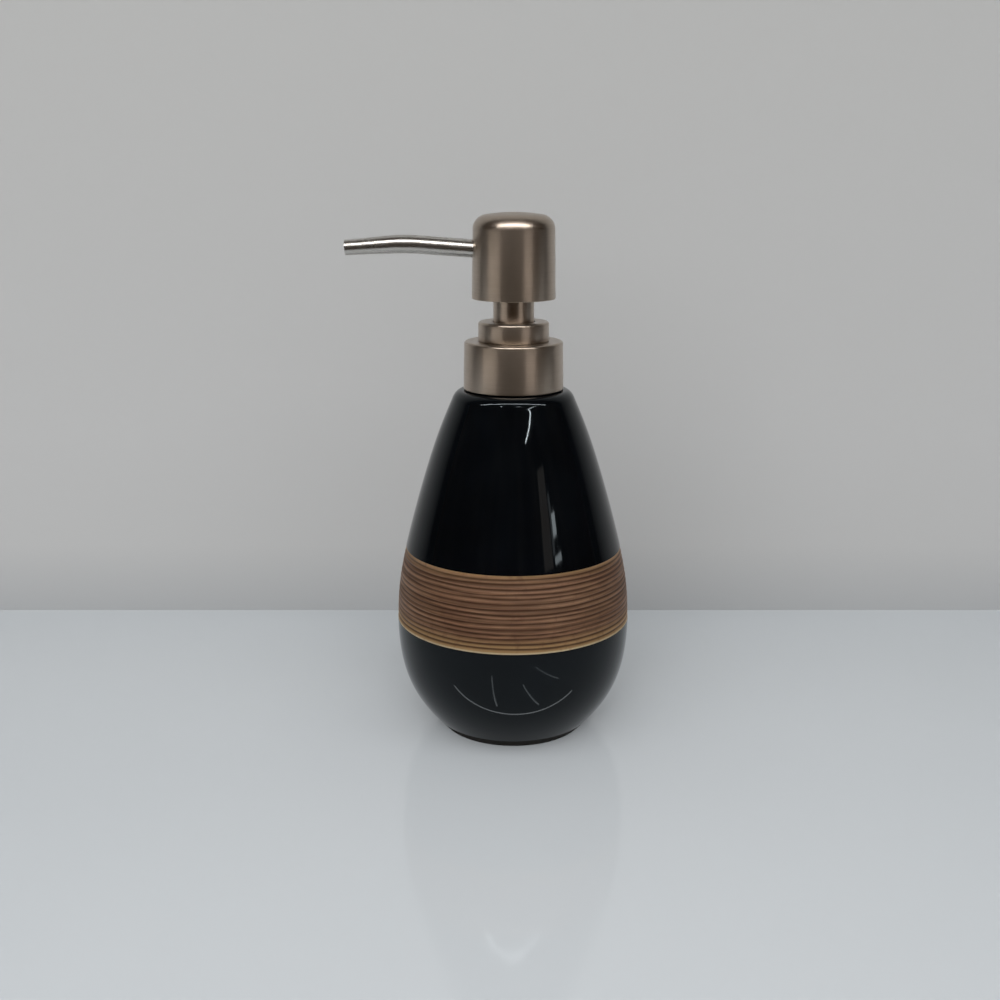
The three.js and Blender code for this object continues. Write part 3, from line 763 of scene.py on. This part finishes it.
def make_barrel(natural):
    """The pump's barrel with its flange, ball seat and spigot, and the vent hole in its side."""
    barrel = lathe("pump_barrel", "pump_cylinder", "pump", natural, [
        (3.1, 60), (4.5, 60), (4.5, 66), (7.2, 70.5), (7.2, 117.4), (8.45, 119.4), (8.45, 130.1),
        (13.2, 130.1), (13.2, 131.3), (8.45, 131.3), (8.45, 134.2), (7.3, 134.2), (7.3, 119.4), (6, 118.2),
        (6, 74), (3.4, 74), (3.4, 70.2), (1.4, 68.2), (1.4, 67.3), (3.1, 67.3)], 0.25, 112)
    vent = 116 * MM
    combine(barrel, [drill((4.2 * MM, 0, vent), (10.2 * MM, 0, vent), 0.8)])


def make_dip_tube(natural):
    """The dip tube, cut off at a slant at its lower end."""
    outer, bottom, slanted_part = 3, 9.5, 12 * MM
    tube = lathe("dip_tube_bent", "dip_tube", "pump", natural, [
        (2.1, bottom), (outer, bottom), (outer, 14.5), (outer, 67), (2.1, 67), (2.1, 14.5)], 0.08, 64)
    slant = math.tan(math.radians(35))
    for vertex in tube.data.vertices:
        if vertex.co.z < slanted_part:
            vertex.co.z += slant * (vertex.co.x + outer * MM)
    tube.data.update()


def make_valves(white):
    """The cage over the lower ball, with four holes, and both balls."""
    cage = lathe("ball_cage_disc", "ball_cage", "pump", white, [
        (1.3, 74.05), (5.85, 74.05), (5.85, 75.25), (1.3, 75.25)], 0.12)
    holes = []
    for i in range(4):
        a = TAU * (i + 0.5) / 4
        x, y = 2.7 * MM * math.cos(a), 2.7 * MM * math.sin(a)
        holes.append(drill((x, y, 72 * MM), (x, y, 77 * MM), 0.75))
    combine(cage, holes)
    for name, node, body in (("valve_ball_low", "inlet_ball", "inlet_valve"),
                             ("valve_ball_high", "outlet_ball", "outlet_valve")):
        _, low, top = box_span(node)
        middle, radius = (low + top) / 2, (top - low) / 2
        arc = []
        for a in np.linspace(0, math.pi, 33):
            arc.append(Vector((radius * math.sin(a), middle - radius * math.cos(a))))
        arc[0].x = arc[-1].x = 0
        finish_piece(revolve(name, arc, [polished_ball()], 64, closes=False), body, [node])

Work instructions
In this exercise, copy only the lines from the opening line of the material through the line where "combine(barrel, [drill((4.2 *" appears.

Correct answer
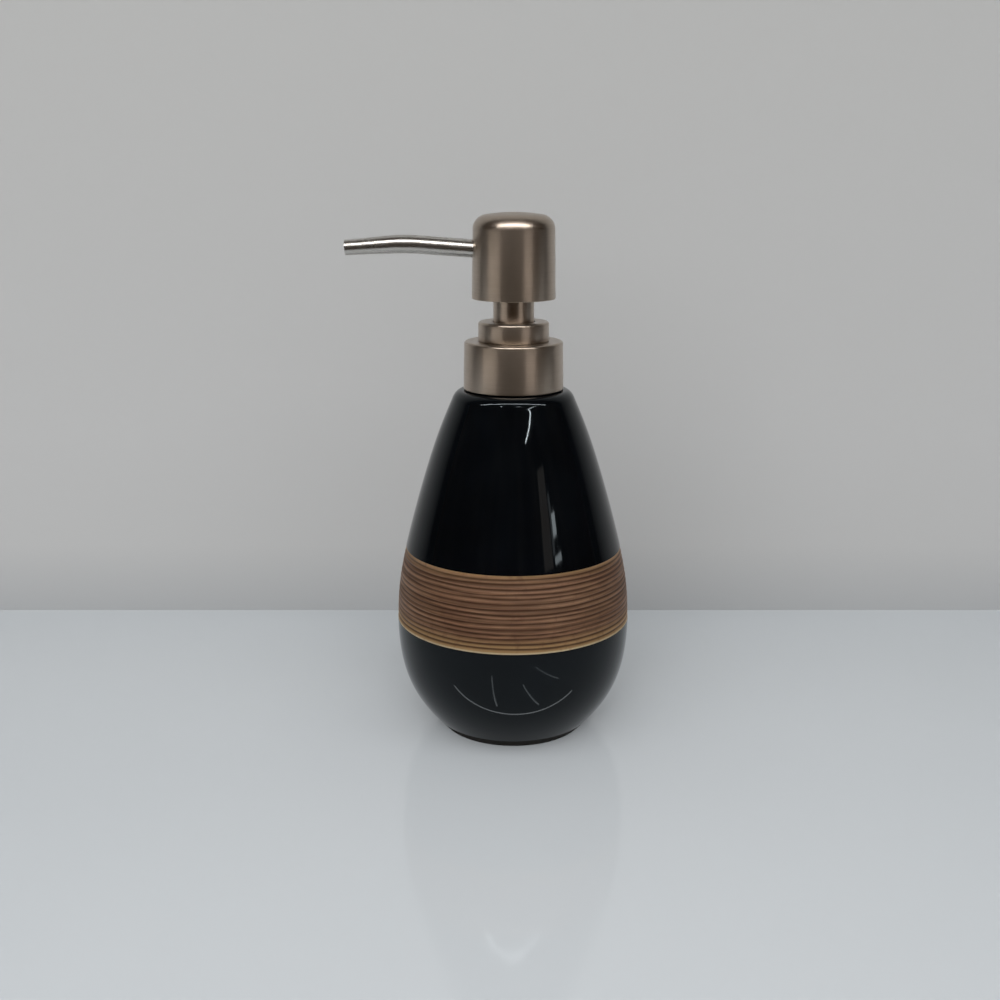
The three.js and Blender code for this object continues. Write part 3, from line 763 of scene.py on. This part finishes it.
def make_barrel(natural):
    """The pump's barrel with its flange, ball seat and spigot, and the vent hole in its side."""
    barrel = lathe("pump_barrel", "pump_cylinder", "pump", natural, [
        (3.1, 60), (4.5, 60), (4.5, 66), (7.2, 70.5), (7.2, 117.4), (8.45, 119.4), (8.45, 130.1),
        (13.2, 130.1), (13.2, 131.3), (8.45, 131.3), (8.45, 134.2), (7.3, 134.2), (7.3, 119.4), (6, 118.2),
        (6, 74), (3.4, 74), (3.4, 70.2), (1.4, 68.2), (1.4, 67.3), (3.1, 67.3)], 0.25, 112)
    vent = 116 * MM
    combine(barrel, [drill((4.2 * MM, 0, vent), (10.2 * MM, 0, vent), 0.8)])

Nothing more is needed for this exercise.